» **Instruction**:
Among the lines listed below, count those that include the string "model", and state only the count.
**** Data segment
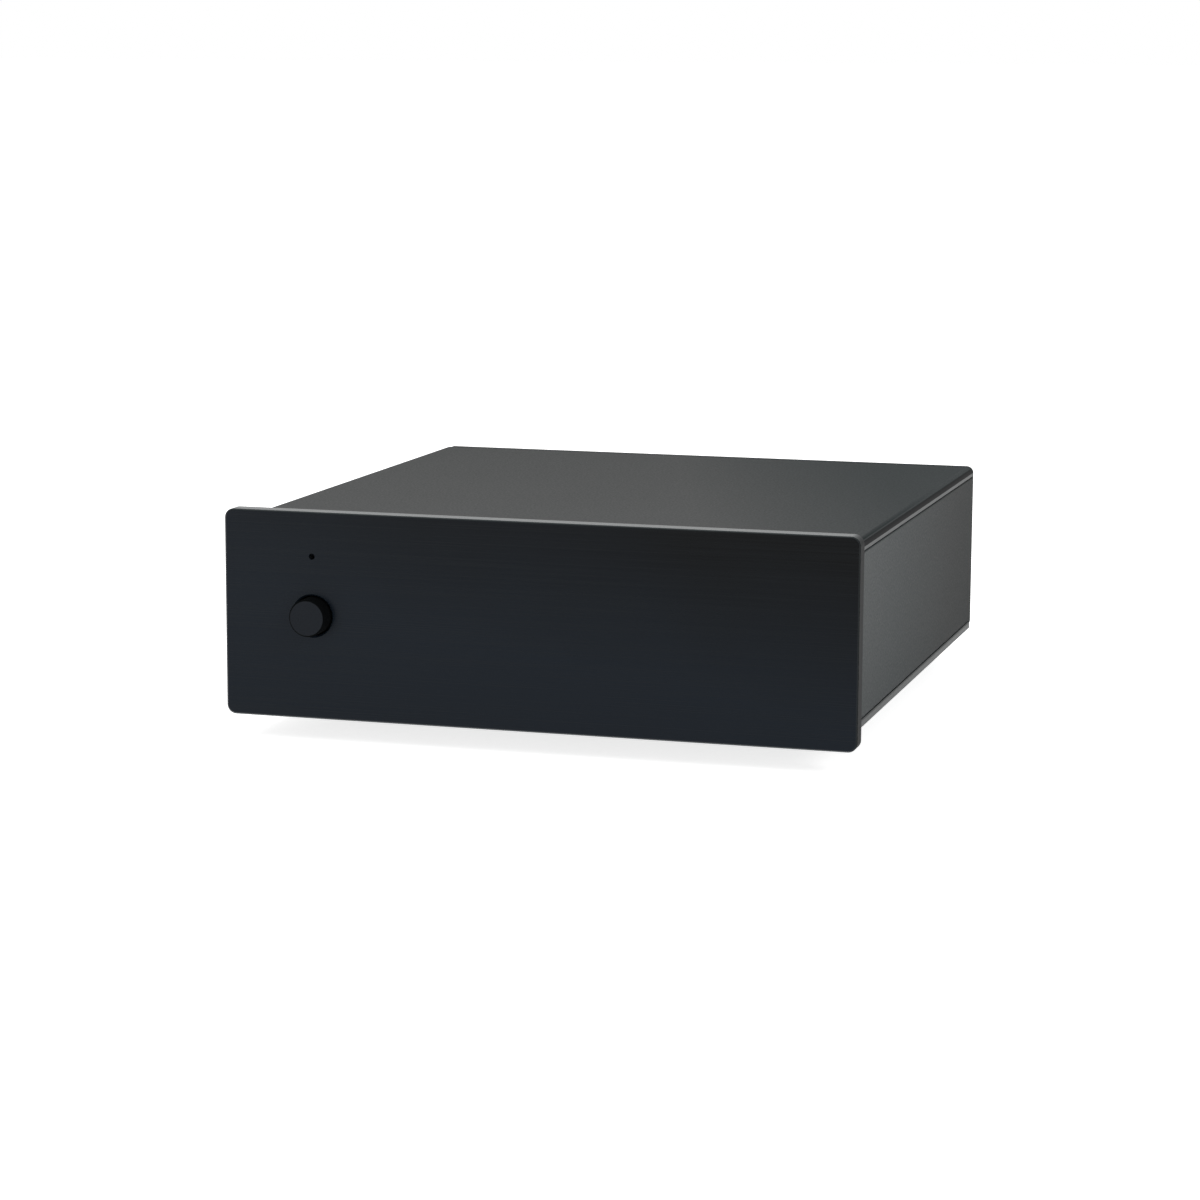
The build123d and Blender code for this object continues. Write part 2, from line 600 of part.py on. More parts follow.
for channel, socket_x in SOCKETS.items():
    axis = [(socket_x, CASE_MID_Z)]
    with BuildPart() as socket_body:
        with BuildSketch(Plane.XY.offset(BOARD_Z1)):
            with Locations((socket_x, SOCKET_Y0 + SOCKET_L / 2)):
                Rectangle(SOCKET_W, SOCKET_L)
        extrude(amount=SOCKET_H)
        chamfer(socket_body.edges().filter_by(Axis.Y).group_by(Axis.Z)[-1], SOCKET_BODY_BEVEL)
        rod(axis, SOCKET_Y1, COLLAR_Y1, SOCKET_COLLAR_R)
        hole(axis, SHELL_Y0, COLLAR_Y1, SOCKET_SEAT_R)
    write(socket_body, f"{channel}_socket_body")

    with BuildPart() as socket_shell:
        rod(axis, COLLAR_Y1, SOCKET_RIM_Y, SOCKET_SHELL_R)
        rod(axis, SHELL_Y0, COLLAR_Y1, SOCKET_SEAT_R)
        hole(axis, SHELL_Y0, SOCKET_RIM_Y, SHELL_BORE_R)
        chamfer(socket_shell.edges().group_by(Axis.Y)[-1].sort_by(SortBy.RADIUS)[-1], SOCKET_RIM_BEVEL)
    write(socket_shell, f"{channel}_socket_shell")

    with BuildPart() as socket_insulator:
        rod(axis, SHELL_Y0, SOCKET_RIM_Y - INSULATOR_RECESS, SHELL_BORE_R)
        hole(axis, CONTACT_Y0, SOCKET_RIM_Y, CONTACT_R)
        mouth = socket_insulator.faces().sort_by(Axis.Y)[-1].inner_wires().edges()
        chamfer(mouth, INSULATOR_LEAD_IN)
    write(socket_insulator, f"{channel}_socket_insulator")

with BuildPart() as socket_contacts:
    rod(socket_places, CONTACT_Y0, CONTACT_Y1, CONTACT_R)
    hole(socket_places, CONTACT_Y0 + CONTACT_FLOOR_T, CONTACT_Y1, CONTACT_BORE_R)
write(socket_contacts, "socket_contacts")

# --- Ground terminal ----------------------------------------------------------------------

GROUND_PLACE = [(GROUND_X, CASE_MID_Z)]
LOCK_NUT_Y1 = REAR_Y1 + LOCK_NUT_T
WASHER_Y1 = LOCK_NUT_Y1 + WASHER_T
THUMB_NUT_Y1 = WASHER_Y1 + THUMB_COLLAR_T + THUMB_NUT_T

with BuildPart() as ground_post:
    rod(GROUND_PLACE, REAR_Y0, REAR_Y1 + POST_PROUD, POST_R)
    chamfer(ground_post.edges().group_by(Axis.Y)[-1], POST_BEVEL)
    with BuildSketch(upright(REAR_Y0)):
        with Locations(*GROUND_PLACE):
            RegularPolygon(POST_HEAD_FLATS / 2, 6, major_radius=False)
    extrude(amount=POST_HEAD_T)
write(ground_post, "ground_post")

with BuildPart() as ground_lock_nut:
    with BuildSketch(upright(LOCK_NUT_Y1)):
        with Locations(*GROUND_PLACE):
            RegularPolygon(LOCK_NUT_FLATS / 2, 6, major_radius=False)
            Circle(POST_R, mode=Mode.SUBTRACT)
    extrude(amount=LOCK_NUT_T)
write(ground_lock_nut, "ground_lock_nut")

with BuildPart() as ground_washer:
    rod(GROUND_PLACE, LOCK_NUT_Y1, WASHER_Y1, WASHER_R)
    hole(GROUND_PLACE, LOCK_NUT_Y1, WASHER_Y1, POST_R + RUNNING_GAP)
write(ground_washer, "ground_washer")

with BuildPart() as ground_thumb_nut:
    with BuildSketch(upright(THUMB_NUT_Y1)):
        with Locations(*GROUND_PLACE):
            Circle(THUMB_NUT_R)
            with PolarLocations(THUMB_NUT_R, KNURL_COUNT):
                RegularPolygon(KNURL_DEPTH, 4, mode=Mode.SUBTRACT)
    extrude(amount=THUMB_NUT_T)
    rod(GROUND_PLACE, WASHER_Y1, WASHER_Y1 + THUMB_COLLAR_T, THUMB_COLLAR_R)
    hole(GROUND_PLACE, WASHER_Y1, THUMB_NUT_Y1, POST_R + RUNNING_GAP)
write(ground_thumb_nut, "ground_thumb_nut")

# --- Supply jack --------------------------------------------------------------------------

JACK_PLACE = [(JACK_X, CASE_MID_Z)]
JACK_Y1 = REAR_Y0 - BODY_REAR_GAP
NOSE_Y1 = REAR_Y1 + JACK_NOSE_PROUD
JACK_FLOOR_Y = NOSE_Y1 - JACK_BORE_L

with BuildPart() as supply_jack:
    with BuildSketch(Plane.XY.offset(BOARD_Z1)):
        with Locations((JACK_X, JACK_Y1 - JACK_L / 2)):
            Rectangle(JACK_W, JACK_L)
    extrude(amount=JACK_H)
    chamfer(supply_jack.edges().filter_by(Axis.Y).group_by(Axis.Z)[-1], JACK_BEVEL)
    rod(JACK_PLACE, JACK_Y1, NOSE_Y1, JACK_NOSE_R)
    hole(JACK_PLACE, JACK_FLOOR_Y, NOSE_Y1, JACK_BORE_R)
    hole(JACK_PLACE, JACK_FLOOR_Y - JACK_PIN_SEAT, NOSE_Y1, JACK_PIN_SEAT_R)
write(supply_jack, "supply_jack")

with BuildPart() as supply_jack_pin:
    rod(JACK_PLACE, JACK_FLOOR_Y, NOSE_Y1 - JACK_PIN_RECESS, JACK_PIN_R)
    rod(JACK_PLACE, JACK_FLOOR_Y - JACK_PIN_SEAT, JACK_FLOOR_Y, JACK_PIN_SEAT_R)
    chamfer(supply_jack_pin.edges().group_by(Axis.Y)[-1], JACK_PIN_BEVEL)
write(supply_jack_pin, "supply_jack_pin")

# --- Setting switches ---------------------------------------------------------------------

WAY_OFFSETS = [(way - (BANK_WAYS - 1) / 2) * BANK_PITCH for way in range(BANK_WAYS)]
SLOT_W = SLIDER_W + 2 * SLIDER_GAP
SLOT_L = SLIDER_L + SLIDER_TRAVEL + 2 * SLIDER_GAP
SLIDER_Y = BANK_Y - SLIDER_TRAVEL / 2

for side, bank_x in BANK_PLACES.items():
    slot_places = [(bank_x + offset, BANK_Y) for offset in WAY_OFFSETS]
    with BuildPart() as setting_switch:
        with BuildSketch(Plane.XY.offset(BANK_Z0)):
            with Locations((bank_x, BANK_Y)):
                Rectangle(BANK_W, BANK_L)
        extrude(amount=BANK_T)
        chamfer(setting_switch.faces().sort_by(Axis.Z)[0].edges(), BANK_BEVEL)
        # Each slot widens inside, so that the slider's flange is held in.
        with BuildSketch(Plane.XY.offset(BANK_Z0)):
            with Locations(*slot_places):
                Rectangle(SLOT_W, SLOT_L)
        extrude(amount=BANK_T, mode=Mode.SUBTRACT)
        with BuildSketch(Plane.XY.offset(BANK_Z0 + SLIDER_FACE_T)):
            with Locations(*slot_places):
                Rectangle(SLOT_W + 2 * SLIDER_FLANGE, SLOT_L + 2 * SLIDER_FLANGE)
        extrude(amount=BANK_T - SLIDER_FACE_T, mode=Mode.SUBTRACT)
    write(setting_switch, f"setting_switch_{side}")

    for way, offset in enumerate(WAY_OFFSETS, start=1):
        with BuildPart() as slider:
            with BuildSketch(Plane.XY.offset(BANK_Z0 - SLIDER_PROUD)):
                with Locations((bank_x + offset, SLIDER_Y)):
                    Rectangle(SLIDER_W, SLIDER_L)
            extrude(amount=SLIDER_PROUD + SLIDER_FACE_T + SLIDER_GAP)
            chamfer(slider.faces().sort_by(Axis.Z)[0].edges(), SLIDER_BEVEL)
            with BuildSketch(Plane.XY.offset(BANK_Z0 + SLIDER_FACE_T + SLIDER_GAP)):
                with Locations((bank_x + offset, SLIDER_Y)):
                    Rectangle(SLIDER_W + 2 * SLIDER_FLANGE, SLIDER_L + 2 * SLIDER_FLANGE)
            extrude(amount=SLIDER_FLANGE_T)
        write(slider, f"setting_slider_{side}_{way}")

# --- Screws -------------------------------------------------------------------------------

with BuildPart() as rear_panel_screws:
    rod(CHANNEL_PLACES, REAR_Y1 - RAIL_SCREW_L, REAR_Y1, SCREW_R)
    rod(CHANNEL_PLACES, REAR_Y1, REAR_Y1 + SCREW_HEAD_T, SCREW_HEAD_R)
write(rear_panel_screws, "rear_panel_screws")

with BuildPart() as subframe_screws:
    # Countersunk, with heads flush in the subframe under the front plate.
    with Locations(upright(PLATE_Y1)):
        with Locations(*CHANNEL_PLACES):
            Cone(
                SCREW_HEAD_R - SINK_T,
                SCREW_HEAD_R,
                SINK_T,
                align=(Align.CENTER, Align.CENTER, Align.MAX),
            )
    rod(CHANNEL_PLACES, PLATE_Y1 + SINK_T / 2, PLATE_Y1 + RAIL_SCREW_L, SINK_SCREW_R)
write(subframe_screws, "subframe_screws")

with BuildPart() as front_plate_screws:
    rod(PLATE_SCREW_PLACES, SUBFRAME_Y1 - PLATE_SCREW_L, SUBFRAME_Y1, SCREW_R)
    rod(PLATE_SCREW_PLACES, SUBFRAME_Y1, SUBFRAME_Y1 + SCREW_HEAD_T, SCREW_HEAD_R)
write(front_plate_screws, "front_plate_screws")

with BuildPart() as board_screws:
    for radius, z0, height in (
        (SCREW_R, BOARD_Z1 - BOARD_SCREW_L, BOARD_SCREW_L),
        (SCREW_HEAD_R, BOARD_Z1, SCREW_HEAD_T),
    ):
        with BuildSketch(Plane.XY.offset(z0)):
            with Locations(*PILLAR_PLACES):
                Circle(radius)
        extrude(amount=height)
write(board_screws, "board_screws")
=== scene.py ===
import math
from collections import namedtuple
from functools import partial

import bmesh
import bpy
from mathutils import Matrix, Vector


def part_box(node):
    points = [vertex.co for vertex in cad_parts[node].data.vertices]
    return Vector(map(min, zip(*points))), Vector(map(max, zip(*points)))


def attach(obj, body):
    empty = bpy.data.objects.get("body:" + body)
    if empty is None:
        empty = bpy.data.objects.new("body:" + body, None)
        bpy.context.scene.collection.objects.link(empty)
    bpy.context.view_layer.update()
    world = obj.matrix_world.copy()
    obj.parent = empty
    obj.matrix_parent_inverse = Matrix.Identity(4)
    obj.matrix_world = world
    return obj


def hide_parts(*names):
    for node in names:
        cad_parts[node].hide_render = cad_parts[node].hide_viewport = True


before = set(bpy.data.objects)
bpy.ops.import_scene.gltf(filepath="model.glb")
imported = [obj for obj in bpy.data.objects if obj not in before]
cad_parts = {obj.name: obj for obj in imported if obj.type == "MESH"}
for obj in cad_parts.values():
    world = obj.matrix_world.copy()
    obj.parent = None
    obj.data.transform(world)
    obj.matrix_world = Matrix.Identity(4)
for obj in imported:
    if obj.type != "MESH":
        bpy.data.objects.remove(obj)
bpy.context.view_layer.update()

bl_info = {
    "name": "Phono preamplifier",
    "version": (1, 0, 0),
    "blender": (4, 5, 0),
    "location": "View3D > Sidebar > Preamplifier",
    "description": "Finishes a phono preamplifier's CAD model and models its turned and moulded details",
    "category": "Add Mesh",
}

MM = 0.001
NEAR = 0.01 * MM  # A point this near to a place counts as being there.
MERGED = 0.001 * MM  # Points this near to each other are one.
SOCKETS = ("in_left", "in_right", "out_left", "out_right")
SIDES = ("left", "right")
FEET = ("front_left", "front_right", "rear_left", "rear_right")
WAYS = range(1, 6)


def linear(hex_colour):
    """An sRGB hex colour as linear red, green, blue and alpha."""
    shares = [int(hex_colour[i:i + 2], 16) / 255 for i in (1, 3, 5)]
    return [s / 12.92 if s <= 0.04045 else ((s + 0.055) / 1.055) ** 2.4 for s in shares] + [1.0]


# --- Settings a user would change ---------------------------------------------------------


def colour(name, description, hex_colour):
    """A colour setting."""
    return bpy.props.FloatVectorProperty(
        name=name, description=description, subtype="COLOR", size=4, min=0, max=1,
        default=linear(hex_colour),
    )


def length(name, description, millimetres):
    """A size setting, given in millimetres and kept in metres."""
    return bpy.props.FloatProperty(
        name=name, description=description, default=millimetres * MM, min=0,
        unit="LENGTH", subtype="DISTANCE", precision=5,
    )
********
» **Expected output**:
2